— Start —

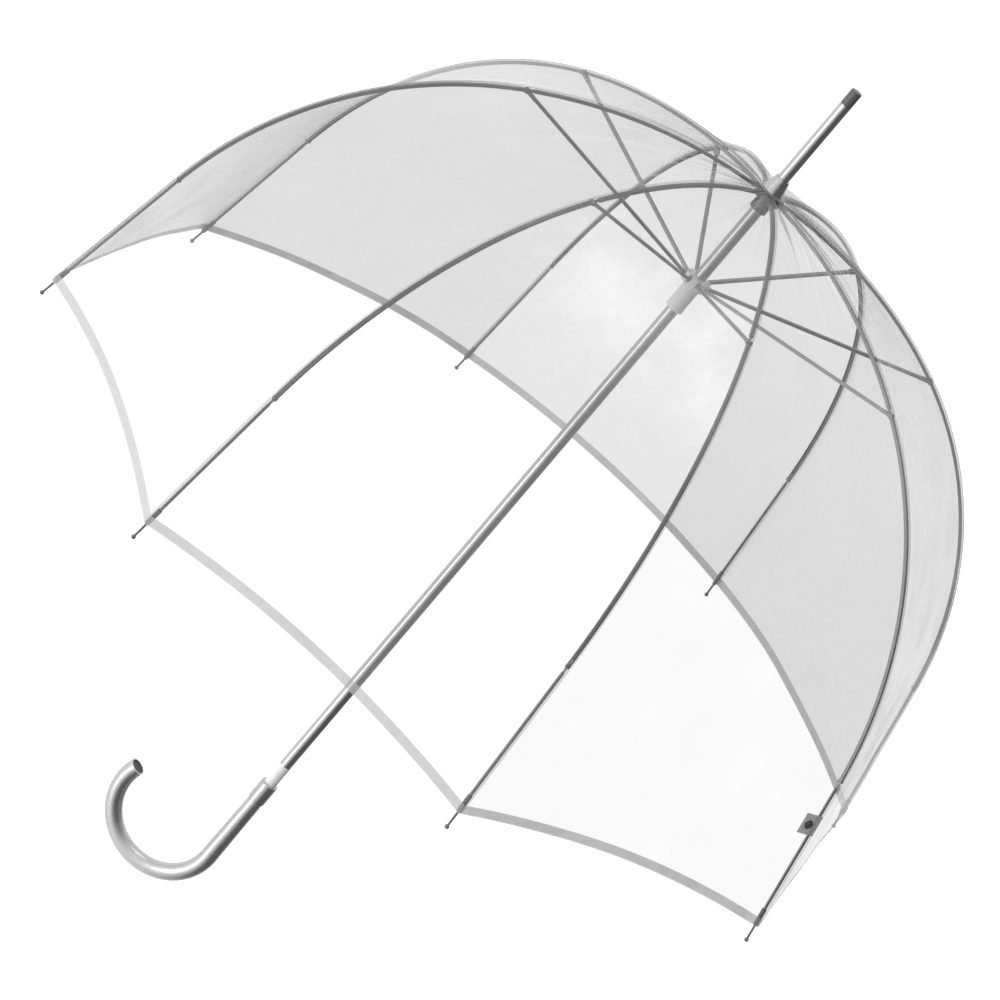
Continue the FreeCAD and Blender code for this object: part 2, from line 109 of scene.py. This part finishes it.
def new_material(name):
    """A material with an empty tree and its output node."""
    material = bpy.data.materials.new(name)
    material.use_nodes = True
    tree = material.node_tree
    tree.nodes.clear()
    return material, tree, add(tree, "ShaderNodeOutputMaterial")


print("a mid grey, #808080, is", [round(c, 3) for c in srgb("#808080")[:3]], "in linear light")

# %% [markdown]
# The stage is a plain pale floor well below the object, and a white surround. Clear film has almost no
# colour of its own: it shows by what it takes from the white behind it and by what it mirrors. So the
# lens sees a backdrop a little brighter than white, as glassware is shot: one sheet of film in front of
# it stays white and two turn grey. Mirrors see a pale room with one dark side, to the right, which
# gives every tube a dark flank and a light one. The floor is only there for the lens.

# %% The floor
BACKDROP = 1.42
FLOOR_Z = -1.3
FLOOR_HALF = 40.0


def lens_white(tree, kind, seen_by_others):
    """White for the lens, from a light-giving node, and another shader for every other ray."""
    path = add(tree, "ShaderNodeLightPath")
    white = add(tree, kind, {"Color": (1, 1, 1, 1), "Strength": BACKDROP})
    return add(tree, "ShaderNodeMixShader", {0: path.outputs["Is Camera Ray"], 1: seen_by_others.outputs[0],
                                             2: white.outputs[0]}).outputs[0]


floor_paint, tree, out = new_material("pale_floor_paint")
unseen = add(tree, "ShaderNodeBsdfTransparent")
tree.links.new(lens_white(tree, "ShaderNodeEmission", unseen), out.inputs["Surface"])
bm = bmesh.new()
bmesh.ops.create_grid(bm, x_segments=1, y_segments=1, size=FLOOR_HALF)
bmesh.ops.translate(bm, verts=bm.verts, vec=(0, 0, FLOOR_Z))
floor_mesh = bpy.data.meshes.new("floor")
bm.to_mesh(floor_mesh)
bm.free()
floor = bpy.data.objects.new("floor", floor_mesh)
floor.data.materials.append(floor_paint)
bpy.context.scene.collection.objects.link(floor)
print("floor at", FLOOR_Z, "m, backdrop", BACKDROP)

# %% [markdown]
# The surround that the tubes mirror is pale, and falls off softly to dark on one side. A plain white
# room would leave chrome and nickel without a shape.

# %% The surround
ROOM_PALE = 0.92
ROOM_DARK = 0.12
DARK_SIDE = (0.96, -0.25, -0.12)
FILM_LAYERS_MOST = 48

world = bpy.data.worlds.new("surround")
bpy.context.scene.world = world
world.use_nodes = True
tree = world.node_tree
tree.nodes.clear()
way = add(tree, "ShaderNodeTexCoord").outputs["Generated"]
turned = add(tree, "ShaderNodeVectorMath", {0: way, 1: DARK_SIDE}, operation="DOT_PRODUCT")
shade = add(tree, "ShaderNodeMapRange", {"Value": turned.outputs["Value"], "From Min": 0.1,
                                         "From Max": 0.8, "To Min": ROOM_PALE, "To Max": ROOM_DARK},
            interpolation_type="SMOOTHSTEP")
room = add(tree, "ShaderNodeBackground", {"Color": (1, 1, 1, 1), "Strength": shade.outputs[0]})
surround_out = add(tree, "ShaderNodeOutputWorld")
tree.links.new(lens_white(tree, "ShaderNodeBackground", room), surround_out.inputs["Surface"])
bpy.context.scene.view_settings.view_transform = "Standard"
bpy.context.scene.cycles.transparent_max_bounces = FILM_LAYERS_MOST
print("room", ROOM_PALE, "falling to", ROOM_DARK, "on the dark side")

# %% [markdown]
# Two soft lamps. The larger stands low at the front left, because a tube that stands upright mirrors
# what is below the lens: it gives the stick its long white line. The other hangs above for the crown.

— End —

→ **What you will do**: Please repeat the listing above in full and exactly.

→ **Output below**:
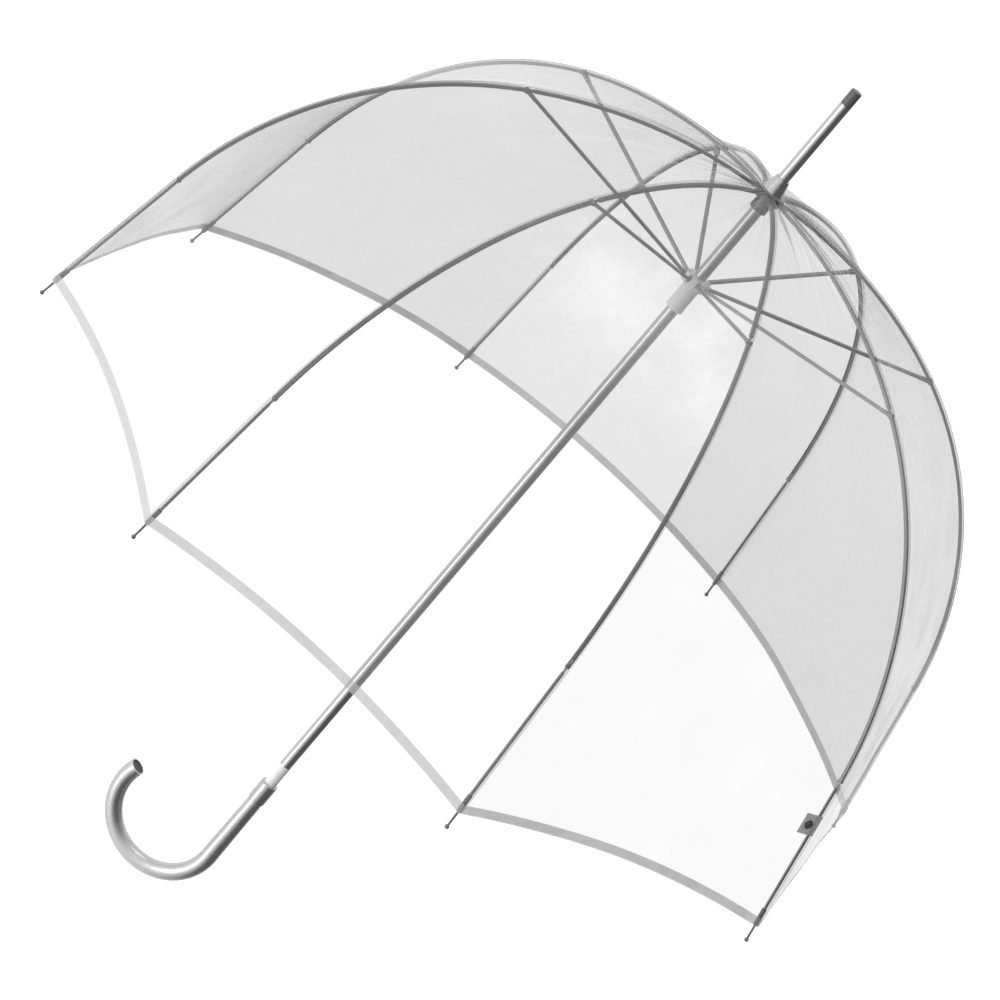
Continue the FreeCAD and Blender code for this object: part 2, from line 109 of scene.py. This part finishes it.
def new_material(name):
    """A material with an empty tree and its output node."""
    material = bpy.data.materials.new(name)
    material.use_nodes = True
    tree = material.node_tree
    tree.nodes.clear()
    return material, tree, add(tree, "ShaderNodeOutputMaterial")


print("a mid grey, #808080, is", [round(c, 3) for c in srgb("#808080")[:3]], "in linear light")

# %% [markdown]
# The stage is a plain pale floor well below the object, and a white surround. Clear film has almost no
# colour of its own: it shows by what it takes from the white behind it and by what it mirrors. So the
# lens sees a backdrop a little brighter than white, as glassware is shot: one sheet of film in front of
# it stays white and two turn grey. Mirrors see a pale room with one dark side, to the right, which
# gives every tube a dark flank and a light one. The floor is only there for the lens.

# %% The floor
BACKDROP = 1.42
FLOOR_Z = -1.3
FLOOR_HALF = 40.0


def lens_white(tree, kind, seen_by_others):
    """White for the lens, from a light-giving node, and another shader for every other ray."""
    path = add(tree, "ShaderNodeLightPath")
    white = add(tree, kind, {"Color": (1, 1, 1, 1), "Strength": BACKDROP})
    return add(tree, "ShaderNodeMixShader", {0: path.outputs["Is Camera Ray"], 1: seen_by_others.outputs[0],
                                             2: white.outputs[0]}).outputs[0]


floor_paint, tree, out = new_material("pale_floor_paint")
unseen = add(tree, "ShaderNodeBsdfTransparent")
tree.links.new(lens_white(tree, "ShaderNodeEmission", unseen), out.inputs["Surface"])
bm = bmesh.new()
bmesh.ops.create_grid(bm, x_segments=1, y_segments=1, size=FLOOR_HALF)
bmesh.ops.translate(bm, verts=bm.verts, vec=(0, 0, FLOOR_Z))
floor_mesh = bpy.data.meshes.new("floor")
bm.to_mesh(floor_mesh)
bm.free()
floor = bpy.data.objects.new("floor", floor_mesh)
floor.data.materials.append(floor_paint)
bpy.context.scene.collection.objects.link(floor)
print("floor at", FLOOR_Z, "m, backdrop", BACKDROP)

# %% [markdown]
# The surround that the tubes mirror is pale, and falls off softly to dark on one side. A plain white
# room would leave chrome and nickel without a shape.

# %% The surround
ROOM_PALE = 0.92
ROOM_DARK = 0.12
DARK_SIDE = (0.96, -0.25, -0.12)
FILM_LAYERS_MOST = 48

world = bpy.data.worlds.new("surround")
bpy.context.scene.world = world
world.use_nodes = True
tree = world.node_tree
tree.nodes.clear()
way = add(tree, "ShaderNodeTexCoord").outputs["Generated"]
turned = add(tree, "ShaderNodeVectorMath", {0: way, 1: DARK_SIDE}, operation="DOT_PRODUCT")
shade = add(tree, "ShaderNodeMapRange", {"Value": turned.outputs["Value"], "From Min": 0.1,
                                         "From Max": 0.8, "To Min": ROOM_PALE, "To Max": ROOM_DARK},
            interpolation_type="SMOOTHSTEP")
room = add(tree, "ShaderNodeBackground", {"Color": (1, 1, 1, 1), "Strength": shade.outputs[0]})
surround_out = add(tree, "ShaderNodeOutputWorld")
tree.links.new(lens_white(tree, "ShaderNodeBackground", room), surround_out.inputs["Surface"])
bpy.context.scene.view_settings.view_transform = "Standard"
bpy.context.scene.cycles.transparent_max_bounces = FILM_LAYERS_MOST
print("room", ROOM_PALE, "falling to", ROOM_DARK, "on the dark side")

# %% [markdown]
# Two soft lamps. The larger stands low at the front left, because a tube that stands upright mirrors
# what is below the lens: it gives the stick its long white line. The other hangs above for the crown.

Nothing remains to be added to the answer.